Potential health care program changes include employee increases in contributions, co-pays and deductibles.

New Jersey has a $46.8 billion unfunded pension liability and a $56 billion unfunded post-employment benefits obligation. Eristoff also noted that the state’s health care costs will spike a projected 40% in the next four years.

“It should be clear to everyone that our current pension and benefit structures, no matter how well-intentioned, are simply unsustainable in their current form,” Eristoff said before a room of municipal bankers, lawyers, analysts, and investors. “We have no choice but to act now to safeguard New Jersey’s economy and fiscal future and thus protect the viability of pension and benefits for current and future public employees.”

While Eristoff spoke in mid-town Manhattan, the state’s Investment Council, which oversees New Jersey’s $68.1 billion pension fund, appointed a new chairman and vice chairman, effective immediately. Robert Grady, managing director of Cheyenne Capital, a private-equity firm headquartered in Denver, will serve as chairman. He replaces Orin Kramer.

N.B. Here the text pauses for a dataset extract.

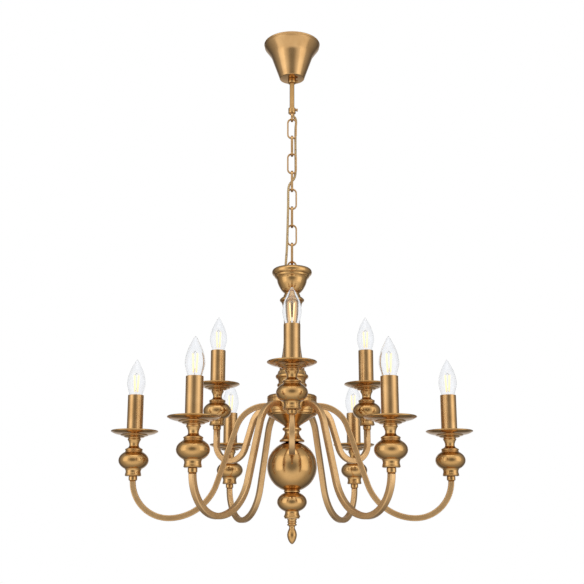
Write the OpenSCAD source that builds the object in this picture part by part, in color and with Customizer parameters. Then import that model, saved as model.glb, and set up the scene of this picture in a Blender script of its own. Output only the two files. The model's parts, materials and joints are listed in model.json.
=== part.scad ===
// Nine light chandelier in two tiers, hung from the ceiling on a rod and an oval link chain.
// Millimetres. The origin is on the ceiling, on the chandelier's own axis, and +Z is up.

/* [Layout] */
// Distance from the axis to the lower lights
lower_reach = 305; // [290:1:330]
// Distance from the axis to the upper lights
upper_reach = 177; // [170:1:190]
// Angle between an upper arm and the lower arm on each side of it
lower_arm_angle = 33.3; // [31:0.1:36]
// Height of the upper drip pans over the lower ones
tier_rise = 108; // [100:1:112]
// Depth of the lower drip pans under the ceiling
lower_pan_drop = 830; // [826:1:834]

/* [Arms] */
// Width of the square arm tube
tube_w = 11; // [10:0.5:12]
// Radius of the hollow through the arm tube
tube_bore_r = 3.8; // [3:0.1:4]
// Slope of the straight part of a lower arm, in degrees below level
lower_slope = 71; // [68:1:74]
// Slope of the straight part of an upper arm
upper_slope = 71; // [68:1:74]

/* [Candles] */
// Radius of a drip pan
pan_r = 45.5; // [43:0.5:47]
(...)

Grady was a key financial adviser for the Republican governor during his transition before taking office in January.

Nicholas Caprio yesterday joined the council as vice chairman. Caprio, a certified public accountant, worked in the state’s Treasury Department for 30 years as chief fiscal officer and in other positions. He teaches accounting at Mercer County Community College.

The council Thursday chose to review a strategy to limit alternative investments at 38% of total investments, up from the current 28% cap, said Treasury spokesman Andrew Pratt. Raising the limit requires a public hearing and further consideration.

While Christie’s proposals are controversial and unpopular among labor groups and public employees, Eristoff said he feels confident that “when the shouting stops and the rhetorical smoke clears,” the proposals offer the state a way out from under its hefty unfunded retirement liabilities. He also mentioned that the administration consulted New Jersey’s attorney general’s office to ensure that the proposals can stand up to any potential legal challenges.

“We believe we’re on sound legal footing,” Eristoff said. “I believe that we have a good deal of flexibility to move forward on these reforms. Most of them involve members with less than 25 years or they deal with future accruals, so we think, frankly, that we’ve crafted an aggressive plan, but one that will withstand legal challenge. Otherwise, we wouldn’t have done it.”

In the budget for fiscal 2011, which began July 1, Christie opted to skip a $3 billion payment to the pension fund. Republican and Democratic governors in the past have also avoided paying into the fund as a tactic to help balance New Jersey’s operating budgets.

Critics of Christie’s reforms say that while asking employees and retirees to contribute to the pension fund, the state must also pay its fair share. For the fiscal 2012 budget, it must make a pension payment of one-seventh of its total obligation — about $512 million, according to Senate Democrats. Lawmakers last year approved legislation requiring the state to allocate funds to the pension fund beginning in fiscal 2010, with a seven-year ramp-up to full payments.

Christie has said he is prepared to include that allocation in next year’s budget if lawmakers approve pension and health care changes that will lower costs for the state and its municipalities.

“We need to achieve some meaningful reforms and have them in place if we’re going to move forward and continue to invest in this system,” Eristoff said. “So that’s our approach, our planning approach toward fiscal 2012 at this time — reform and then invest.”

Eristoff is also looking to increase tax collections “by tens of millions of extra revenue in fiscal 2011 and beyond” by staffing up and rebuilding the division of taxation.

“When I arrived in Trenton, I had some idea but I really didn’t appreciate the extent to which the tax administration ... had been eviscerated and decapitated over the last six or eight years,” he said. “And so we have, with the governor’s support, begun to rebuild it. And this is not about hammering taxpayers, it’s about delivering better levels of service, administering the taxes fairly and efficiently, and basically doing a better job on behalf of the state in collecting what’s owed and supporting the rest of the budget.”

The treasurer has his eye on $1.3 billion of letters of credit that will expire next year. Eristoff plans to call upon municipal market professionals to help address the liquidity expirations. The LOCs provide liquidity enhancement to New Jersey’s variable-rate debt.

“We will be looking at ways to renew or replace them and we will likely be calling on you for expert advice on the best ways to do it,” he said.